Second-order methods struggle to perform efficiently in deep learning. They are expensive, unstable and of difficult implementation. We propose SOBA, a deep learning second order optimizer that minimizes a Bayesian objective, improving accuracy over Adam and SGD at no additional cost. SOBA is efficient, easy to implement and use. By using fast Hessian estimates, SOBA reveals the fundamental connection between second-order information and the covariance of model parameters. This can be used to estimate Bayesian uncertainty for free. We show that the uncertainty obtained by SOBA is of high quality, comparable to dedicated Bayesian methods and much better than the commonly used SGD and Adam.



Peter Nickl (RIKEN AIP


The Memory Perturbation Equation: Understanding Model’s Sensitivity to Data


Understanding model’s sensitivity to its training data is crucial not only for safe and robust operation but also for future adaptations. We present the memory-perturbation equation (MPE) which relates model’s sensitivity to perturbation in its training data. Derived using Bayesian principles, the MPE unifies existing influence measures, generalizes them to a wide-variety of models and algorithms, and unravels useful properties regarding sensitivity. Our empirical results show that sensitivity estimates obtained during training can faithfully predict generalization on unseen test data and avoid the need for expensive retraining. The equation is useful for future research on robust and adaptive learning.

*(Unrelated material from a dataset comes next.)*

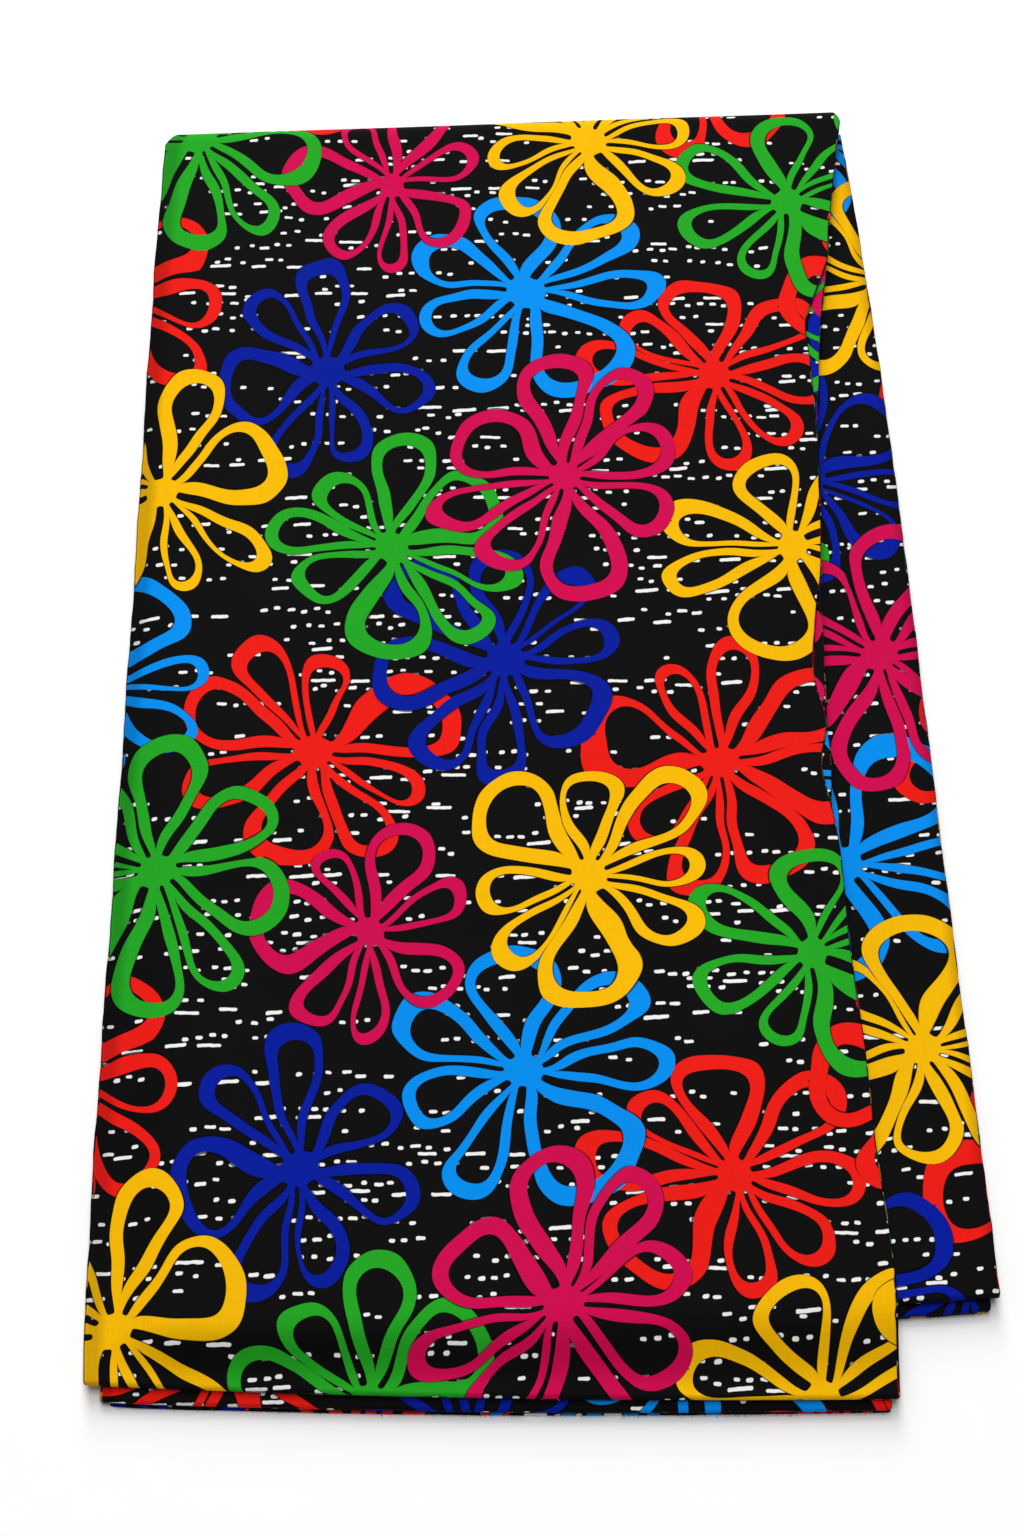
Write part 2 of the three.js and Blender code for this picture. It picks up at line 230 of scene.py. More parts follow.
# The undyed marks, in metres: close ovals, and longer dashes in rows between them, with the seeds and steps
# that they are drawn with, their sizes and lean, and the room that they have in their places
MARK_KINDS = (
    {"Pitch_across": 0.0054, "Pitch_along": 0.0070, "Share": 0.44, "Dash_share": 0.22, "Dash_length": 0.0009,
     "Jump": 0.0012, "Seed": 2.0},
    {"Pitch_across": 0.0145, "Pitch_along": 0.0140, "Share": 0.38, "Dash_share": 1.0, "Dash_length": 0.0045,
     "Jump": 0.0011, "Seed": 7.0},
)
ROW_SEED = 0.5
ROW_SLIP = 7.0
MARK_SEED_STEP = 3.3
RUN_SEED_STEP = 1.9
MARKS_IN_RUN = 3.0
MARKS_KEPT = 0.82
OVAL_HALF_LENGTH = (0.00105, 0.0014)
MARK_HALF_HEIGHT = (0.00066, 0.00082)
DASH_PART = (0.4, 1.0)
DASH_FLATTER = 0.00005
MARK_ROOM_ACROSS = 0.44
MARK_LEAN = (-0.03, 0.11)
MARK_EDGES = (-0.00012, 0.00014)

# Scale and distance of the wobble that the flowers and the marks are drawn with
FLOWER_WOBBLE = (52.0, 0.0052)
MARK_WOBBLE = (460.0, 0.0005)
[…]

Geoffrey Wolfer (RIKEN AIP


Improved Estimation of Relaxation Time in Non-reversible Markov Chains


The pseudo-spectral gap of a non-reversible ergodic Markov chain, introduced by Paulin [2015], is an important parameter measuring the asymptotic rate of convergence to stationarity. We characterize up to logarithmic factors the minimax trajectory length for the problem of estimating the pseudo-spectral gap of an ergodic Markov chain in constant multiplicative error. Our result recovers the known complexity in the reversible setting for estimating the absolute spectral gap [Levin, Peres 2016, Hsu et al., 2019], and nearly resolves the problem in the general, non-reversible setting. What is more, we strengthen the known empirical procedure by making it fully-adaptive to the data, thinning the confidence intervals and reducing the computational complexity. Along the way, we derive new properties of the pseudo-spectral gap and introduce the notion of a reversible dilation of a stochastic matrix.

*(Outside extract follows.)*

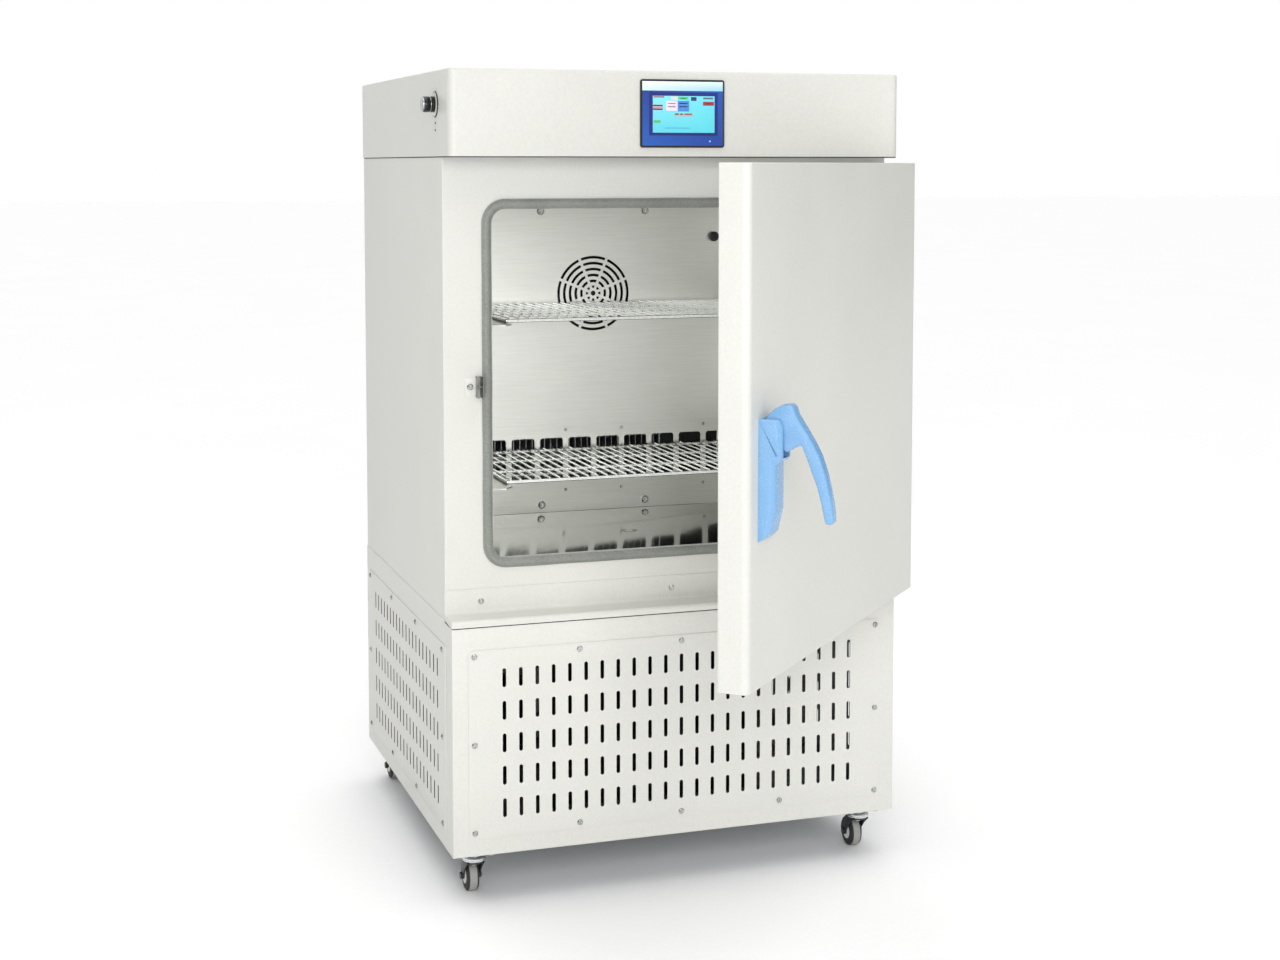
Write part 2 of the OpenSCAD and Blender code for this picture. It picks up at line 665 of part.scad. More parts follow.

Abstract for Yoshida Group Session 16:00-17:30

Kengo Kamatani (ISM)

 Scaling limit of Markov chain/process Monte Carlo methods

The scaling limit analysis of Markov Chain Monte Carlo methods has been a topic of intensive study in recent decades. The analysis entails determining the rate at which the Markov Chain converges to its limiting process, typically a Langevin diffusion process, and provides useful guidelines for parameter tuning. Since the seminal work of Roberts et al. in 1997, numerous researchers have generalized the original assumptions and expanded the results to more sophisticated methods. Recently, there has been growing interest in piecewise deterministic Markov processes for Monte Carlo integration methods, particularly the Bouncy Particle Sampler and the Zig-Zag Sampler. This talk will focus on determining the scaling limits for both algorithms and provide a criterion for tuning the Bouncy Particle Sampler. This is joint work with J. Bierkens (TU Delft) and G. O. Roberts (Warwick).

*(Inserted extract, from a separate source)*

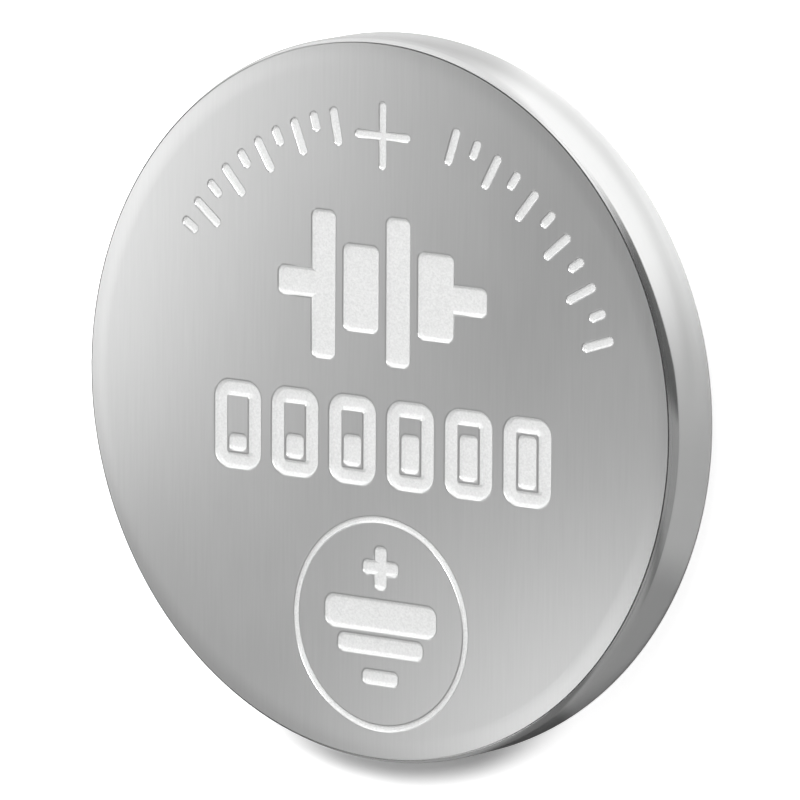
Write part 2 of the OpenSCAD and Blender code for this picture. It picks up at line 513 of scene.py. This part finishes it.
ring_y = -6.12
ring_r = 2.95
stamped(outline(2 * ring_r, 2 * ring_r, ring_r - 0.05, 0.1, fine, 256), 0, ring_y)
sign_l = 1.1
sign_w = 0.3
for arm in (0, 1):
    stamped(block(sign_l, sign_w, 0.1, bold), 0, ring_y + 1.55, 90 * arm, stamp=arm)
stamped(block(sign_l, sign_w, 0.1, bold), 0, ring_y - 1.5)
stamped(block(3.7, 0.8, 0.25, bold), 0, ring_y + 0.22)
stamped(block(2.8, 0.42, 0.15, bold), 0, ring_y - 0.62)

for stamp in stamps:
    stamp_mesh = bpy.data.meshes.new("stamp")
    stamp.to_mesh(stamp_mesh)
    stamp.free()
    stamp_mesh.materials.append(nickel)
    stamp_piece = bpy.data.objects.new("stamp", stamp_mesh)
    bpy.context.collection.objects.link(stamp_piece)
    cut = can.modifiers.new("stamp", "BOOLEAN")
    cut.object = stamp_piece
    cut.operation = "DIFFERENCE"
    cut.solver = "MANIFOLD"
    made_plain(can)
    bpy.data.objects.remove(stamp_piece)
finished(can, "root", "can_nickel", "positive_can", flat_z=cell_h, flat_r=face_r - 2 * slope_blend)

# Negative cap. A stepped cup of thinner plated strip: its drum stands out of the can's mouth,
# and its skirt is folded back on itself inside the can, where the gasket grips it.
cap_low, cap_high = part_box("negative_cap")
skirt_r = cap_high.x / MM
fold_top = cap_high.z / MM
rim_w = 1.15
drum_h = 1.07
drum_edge_r = 0.35
drum_root_r = 0.12
shoulder_r = 0.45
hem_l = 0.8
hem_gap = 0.04

drum_r = cell_r - rim_w
drum_edge = (drum_r - drum_edge_r, drum_edge_r)
drum_root = (drum_r + drum_root_r, drum_h - drum_root_r)
shoulder = (skirt_r - shoulder_r, drum_h + shoulder_r)
fold_r = sheet + hem_gap / 2
fold = (skirt_r - fold_r, fold_top - fold_r)
hem_r = skirt_r - 2 * fold_r

cap_section = arc(drum_edge, drum_edge_r, -90, 0, 10)
cap_section += arc(drum_root, drum_root_r, 180, 90, 6)
cap_section += arc(shoulder, shoulder_r, -90, 0, 10)
cap_section += arc(fold, fold_r, 0, 180, 12)
cap_section += [(hem_r, fold[1] - hem_l), (hem_r + sheet, fold[1] - hem_l)]
cap_section += arc(fold, hem_gap / 2, 180, 0, 6)
cap_section += arc(shoulder, shoulder_r - sheet, 0, -90, 6)
cap_section += arc(drum_root, drum_root_r + sheet, 90, 180, 6)
cap_section += arc(drum_edge, drum_edge_r - sheet, 0, -90, 5)

cap_nickel, start, place, x, y, z = begun("cap nickel")
radius = (x * x + y * y).maths("SQRT")
lathe_lines = start.node("ShaderNodeCombineXYZ", None, {"X": radius * 16, "Y": z * 16})
streaks = start.node("ShaderNodeTexNoise", None, {"Vector": lathe_lines, "Scale": 1.0, "Detail": 3.0}) - 0.5
clouds = start.node("ShaderNodeTexNoise", None, {"Vector": place, "Scale": 300.0, "Detail": 2.0}) - 0.5
stipple = start.node("ShaderNodeTexNoise", None, {"Vector": place, "Scale": 9000.0, "Detail": 2.0}) - 0.5
height = 0.0005 * streaks + 0.0016 * stipple
surfaced(
    cap_nickel,
    **{"Base Color": grey(0.6 + 0.05 * streaks + 0.05 * clouds)},
    Metallic=1.0,
    Roughness=0.36 + 0.06 * streaks + 0.04 * clouds,
    Normal=start.node("ShaderNodeBump", None, {"Height": height, "Distance": MM, "Strength": 1.0}),
)
cap = turned("cap", cap_section, 240, cap_nickel)
finished(cap, "root", "cap_nickel", "negative_cap")

# Gasket. One ring moulded in polypropylene that lines the can's wall, is squeezed by the rolled
# rim, and shows as a dark line between rim and drum. Its end has swollen slightly round.
gasket_low, gasket_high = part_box("gasket")
end_z = gasket_low.z / MM
end_round = 0.05
lip_r = hem_r - 0.25
lip_h = 0.8
bore = rolled_r - sheet
ceiling = cell_h - sheet
corner_angle = crossing(corner_centre, corner_r - sheet, ceiling)
mouth_x, mouth_z = cos(radians(rolled_angle)), sin(radians(rolled_angle))
end_r = rolled_centre[0] + (rolled_centre[1] - end_z - end_round) * mouth_x / mouth_z

gasket_section = [(drum_r, end_z + end_round), (drum_r + end_round, end_z), (end_r - end_round, end_z)]
gasket_section += [(end_r, end_z + end_round)]
gasket_section += arc(rolled_centre, bore, -rolled_angle, 0, 16)
gasket_section += arc(corner_centre, corner_r - sheet, 0, corner_angle, 4)
gasket_section += [(face_r, ceiling), (lip_r, ceiling), (lip_r, ceiling - lip_h), (hem_r, ceiling - lip_h)]
gasket_section += [(hem_r, fold_top), (skirt_r, fold_top)]
gasket_section += arc(shoulder, shoulder_r, 0, -90, 10)
gasket_section += arc(drum_root, drum_root_r, 90, 180, 6)
gasket_section += gasket_section[:1]

polypropylene, start, place, x, y, z = begun("gasket polypropylene")
flow_marks = start.node("ShaderNodeTexNoise", None, {"Vector": place, "Scale": 900.0, "Detail": 3.0}) - 0.5
skin = start.node("ShaderNodeTexNoise", None, {"Vector": place, "Scale": 14000.0, "Detail": 2.0}) - 0.5
surfaced(
    polypropylene,
    **{"Base Color": grey(0.09 + 0.03 * flow_marks, blue=1.05)},
    Roughness=0.5 + 0.2 * flow_marks,
    Normal=start.node("ShaderNodeBump", None, {"Height": 0.002 * skin, "Distance": MM, "Strength": 1.0}),
)
gasket = turned("gasket_ring", gasket_section, 180, polypropylene, discs=False)
finished(gasket, "root", "gasket_polypropylene", "gasket")

# Cathode pellet. Manganese dioxide pressed with carbon into a hard black disc, with pale specks
# of binder in it.
oxide, start, place, x, y, z = begun("cathode oxide")
powder = start.node("ShaderNodeTexNoise", None, {"Vector": place, "Scale": 7000.0, "Detail": 4.0}) - 0.5
speck = start.node("ShaderNodeTexVoronoi", None, {"Vector": place, "Scale": 3500.0}, "Distance").rise(0.16, 0.08)
surfaced(
    oxide,
    **{"Base Color": grey(0.035 + 0.02 * powder + 0.05 * speck)},
    Roughness=0.8 - 0.2 * speck,
    Normal=start.node("ShaderNodeBump", None, {"Height": 0.012 * powder, "Distance": MM, "Strength": 1.0}),
)
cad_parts["cathode_pellet"].material_slots[0].material = oxide

# Cathode ring. Stainless strip pressed into an L section round the pellet's foot.
ring_steel, start, place, x, y, z = begun("ring steel")
die_lines = start.node("ShaderNodeCombineXYZ", None, {"X": z * 20, "Y": y.maths("ARCTAN2", x) * 5})
rubbed = start.node("ShaderNodeTexNoise", None, {"Vector": die_lines, "Scale": 1.0, "Detail": 3.0}) - 0.5
surfaced(
    ring_steel,
    **{"Base Color": grey(0.57 + 0.08 * rubbed)},
    Metallic=1.0,
    Roughness=0.22 + 0.08 * rubbed,
    Normal=start.node("ShaderNodeBump", None, {"Height": 0.0006 * rubbed, "Distance": MM, "Strength": 1.0}),
)
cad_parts["cathode_ring"].material_slots[0].material = ring_steel

# Separator. A disc of non-woven polypropylene fleece, soaked in electrolyte on the real cell.
fleece, start, place, x, y, z = begun("separator fleece")
fibres = [
    start.node(
        "ShaderNodeTexNoise",
        None,
        {
            "Vector": start.node("ShaderNodeCombineXYZ", None, {"X": x * a + y * b, "Y": y * a - x * b}),
            "Scale": 1.0,
            "Detail": 2.0,
        },
    ).maths("PINGPONG", 0.06)
    for a, b in ((9, 1), (1, 8), (6, -6))
]
felt = (fibres[0] + fibres[1] + fibres[2]) * 6 - 0.5
surfaced(
    fleece,
    **{"Base Color": grey(0.83 + 0.08 * felt, green=0.99, blue=0.95)},
    Roughness=0.9 - 0.1 * felt,
    Normal=start.node("ShaderNodeBump", None, {"Height": 0.01 * felt, "Distance": MM, "Strength": 1.0}),
)
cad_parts["separator"].material_slots[0].material = fleece

# Lithium. A disc punched from rolled foil and pressed on the cap's floor, dulled by its own film.
lithium, start, place, x, y, z = begun("lithium foil")
rolling = start.node("ShaderNodeCombineXYZ", None, {"X": x * 0.8, "Y": y * 14, "Z": z * 14})
rolled_lines = start.node("ShaderNodeTexNoise", None, {"Vector": rolling, "Scale": 1.0, "Detail": 4.0}) - 0.5
film = start.node("ShaderNodeTexNoise", None, {"Vector": place, "Scale": 450.0, "Detail": 4.0}) - 0.5
surfaced(
    lithium,
    **{"Base Color": grey(0.53 + 0.06 * rolled_lines + 0.14 * film, blue=0.97)},
    Metallic=0.9,
    Roughness=0.5 + 0.2 * film,
    Normal=start.node("ShaderNodeBump", None, {"Height": 0.002 * rolled_lines, "Distance": MM, "Strength": 1.0}),
)
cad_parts["lithium_anode"].material_slots[0].material = lithium

# Light. A large soft box above the polarity mark throws the cell's shadow towards the viewer's
# side. A dome that is white at the horizon and grey overhead gives the metal its grades, and two
# panels stand near enough to brighten only a part of the face, which mirrors them.
bpy.context.scene.view_settings.view_transform = "Standard"
world = bpy.data.worlds.new("studio")
bpy.context.scene.world = world
world.use_nodes = True
world.node_tree.nodes.clear()
start = Flow(world.node_tree)
skyward = start.node("ShaderNodeTexCoord", None, None, "Generated")
rise = skyward.node("ShaderNodeSeparateXYZ", None, {0: skyward}, "Z")
dome = 1.0 - 0.715 * rise.rise(0.1, 0.6)
sky = start.node("ShaderNodeBackground", None, {"Color": grey(dome), "Strength": 1.0})
start.node("ShaderNodeOutputWorld", None, {"Surface": sky})


def lamp(name, place, right, up, width, height, radiance):
    """A soft box whose level is given as the brightness that it shows."""
    data = bpy.data.lights.new(name, "AREA")
    data.shape = "RECTANGLE"
    data.size = width
    data.size_y = height
    data.energy = radiance * width * height * pi
    box = bpy.data.objects.new(name, data)
    facing = Matrix((right, up, right.cross(up))).transposed().to_4x4()
    box.matrix_world = Matrix.Translation(place) @ facing
    box.visible_camera = False
    bpy.context.collection.objects.link(box)


for name, azimuth, elevation, width, height, radiance in (
    ("key", 55, 58, 0.1, 0.1, 17.5),
    ("fill", 130, 30, 0.16, 0.16, 2.7),
    ("strip", 72, 12, 0.53, 0.09, 0.4),
):
    around, above = radians(azimuth), radians(elevation)
    right = Vector((-sin(around), cos(around), 0))
    towards = Vector((cos(around) * cos(above), sin(around) * cos(above), sin(above)))
    lamp(name, 0.3 * towards, right, towards.cross(right), width, height, radiance)

flip = Matrix.Diagonal((1, 1, -1))
mirror_right = flip @ picture_right
mirror_up = flip @ picture_up
towards_mirror = mirror_right.cross(mirror_up)
panel_distance = 60
for name, across, above, width, height, radiance in (
    ("left panel", -10.1, 7.5, 7.8, 19, 2.5),
    ("top panel", -3.5, 15, 11, 8, 1.4),
    ("low panel", 11.5, -13, 11, 13, 2.4),
):
    place = panel_distance * towards_mirror + across * mirror_right + above * mirror_up
    lamp(name, MM * place, mirror_right, mirror_up, MM * width, MM * height, radiance)

# Dark veil, a painted reflection: a sheet that only the metal's mirror image shows, so it darkens the can's
# wall and corner in their reflections and shades nothing. It lies round the cell and rises at its far side.
# It is thickest at the right, where the can's wall and corner mirror it.
painted_reflection_veil, start, place, x, y, z = begun("painted_reflection_veil")
veil_r = (x * x + y * y).maths("SQRT")
bearing = y.maths("ARCTAN2", x) * (180 / pi)
thin = 0.38 * bearing.rise(40, -8) + 0.22 * bearing.rise(-21, -32) + 0.22 * bearing.rise(68, 80)
thin = thin + 0.2 * bearing.rise(-60, -65) * bearing.rise(-88, -76)
strip = bearing.rise(4, -2) * bearing.rise(-40, -26) * veil_r.rise(12.2, 12.8) * veil_r.rise(50, 40)
thick = bearing.rise(60, 34) * bearing.rise(-2, 4) * (veil_r - 0.2 * bearing.maths("MAXIMUM", 10.0)).rise(10.2, 11.2)
past_line = veil_r + 0.009 * bearing - 11.72
line = bearing.rise(0, 15) * past_line.rise(-0.25, -0.05) * past_line.rise(0.2, 0.05)
# How much of the metal's mirrored view the painted dark reflection covers, by bearing and radius
cover = thin + 0.25 * strip + 0.16 * line + (0.88 - thin) * thick
clear = start.node("ShaderNodeBsdfTransparent")
black = start.node("ShaderNodeBsdfDiffuse", None, {"Color": (0.02, 0.02, 0.02, 1)})
veil = start.node("ShaderNodeMixShader", None, {0: cover, 1: clear, 2: black})
start.node("ShaderNodeOutputMaterial", None, {"Surface": veil})
card = turned("card", [(9.3, 0.02), (24, 0.02), (90, 40)], 96, painted_reflection_veil, discs=False)
card.data.transform(Matrix.Scale(MM, 4))
for ray in ("camera", "diffuse", "transmission", "volume_scatter", "shadow"):
    setattr(card, "visible_" + ray, False)

# Floor. Pale paper under the cell. For camera rays it also glows white. That glow is painted light: it hides
# the cell's shadow everywhere but in a window below the cell, where the shadow is kept. A weaker glow on the
# polarity mark's side, which mirror and transmission rays see too, is a painted highlight that the can mirrors.
floor_mesh = bpy.data.meshes.new("floor")
floor_mesh.from_pydata([(-3, -3, -1e-5), (3, -3, -1e-5), (3, 3, -1e-5), (-3, 3, -1e-5)], [], [(0, 1, 2, 3)])
floor = bpy.data.objects.new("floor", floor_mesh)
bpy.context.collection.objects.link(floor)
paper, start, place, x, y, z = begun("paper")
floor_r = (x * x + y * y).maths("SQRT")
bearing = y.maths("ARCTAN2", x) * (180 / pi)
past_line = floor_r + 0.009 * bearing - 11.72
# Painted highlight: the floor glows on the polarity mark's side, near the cell at bearings below about 80 degrees and
# only beyond 15 mm further round, and the can's corner and wall mirror it as bright bands
near = bearing.rise(88, 74) * (0.5 + 0.5 * past_line.rise(0.05, 0.3))
painted_highlight_band = bearing.rise(8, 32) * (near + (1.0 - near) * floor_r.rise(12.5, 15))
shadow_r = ((x + 2.26) * (x + 2.26) + (y + 0.62) * (y + 0.62)).maths("SQRT")
# Window below the cell where the painted glow is held back, so that the cell's own shadow shows there
shade = bearing.rise(-58, -84) * bearing.rise(-130, -106) * shadow_r.rise(11.0, 10.2)
seen = start.node("ShaderNodeLightPath", None, None, "Is Camera Ray")
mirrored = start.node("ShaderNodeLightPath", None, None, "Is Glossy Ray")
through = start.node("ShaderNodeLightPath", None, None, "Is Transmission Ray")
# Painted light: the paper glows white for camera rays outside the shadow window, and the painted highlight band glows
# for camera, mirror and transmission rays
glow = start.node("ShaderNodeEmission", None, {"Color": (1, 1, 1, 1), "Strength": (seen + mirrored + through) * 0.32 * painted_highlight_band + seen * (1.0 - shade) * 0.75})
matt = start.node("ShaderNodeBsdfDiffuse", None, {"Color": (0.95, 0.95, 0.95, 1)})
start.node("ShaderNodeOutputMaterial", None, {"Surface": start.node("ShaderNodeAddShader", None, {0: glow, 1: matt})})
floor.data.materials.append(paper)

Masayuki Uchida (Osaka University) 

Statistical parametric estimation for a linear parabolic SPDE in two space dimensions  

We consider statistical estimation of unknown coefficient parameters of a linear parabolic second-order stochastic partial differential equation (SPDE) in two space dimensions driven by a Q-Wiener process based on high frequency spatio-temporal data. We introduce minimum contrast estimators (MCEs) for the unknown parameters of the coordinate process of the SPDE in two space dimensions based on thinned data with respect to space. Utilizing the MCEs, we approximate the coordinate process of the SPDE and obtain parametric adaptive estimators for the coefficient parameters of the SPDE using the approximate coordinate process and thinned data with respect to time. The asymptotic properties of the proposed estimators are shown under certain regular conditions. This is joint work with Yozo Tonaki (Osaka University) and Yusuke Kaino (Kobe University).  

Taiji Suzuki (University of Tokyo)


Mean field Langevin dynamics: Generalization error analysis and its extensions


Neural network in the mean-field regime is known to be capable of feature learning, unlike the kernel (NTK) counterpart. Recent works have shown that mean-field neural networks can be globally optimized by a noisy gradient descent update termed the mean-field Langevin dynamics (MFLD). However, all existing guarantees for MFLD only considered the optimization efficiency, and it is unclear if this algorithm leads to improved generalization performance and sample complexity due to the presence of feature learning. To fill this important gap, we study the sample complexity of MFLD in learning a class of binary classification problems. Unlike existing margin bounds for neural networks, we avoid the typical norm control by utilizing the perspective that MFLD optimizes the distribution of parameters rather than the parameter itself; this leads to an improved analysis of the sample complexity and convergence rate. We apply our general framework to the learning of k-sparse parity functions and show improvement on the sample complexity. 

If time allows, I would like to mention an extension of MFLD to a policy-gradient method.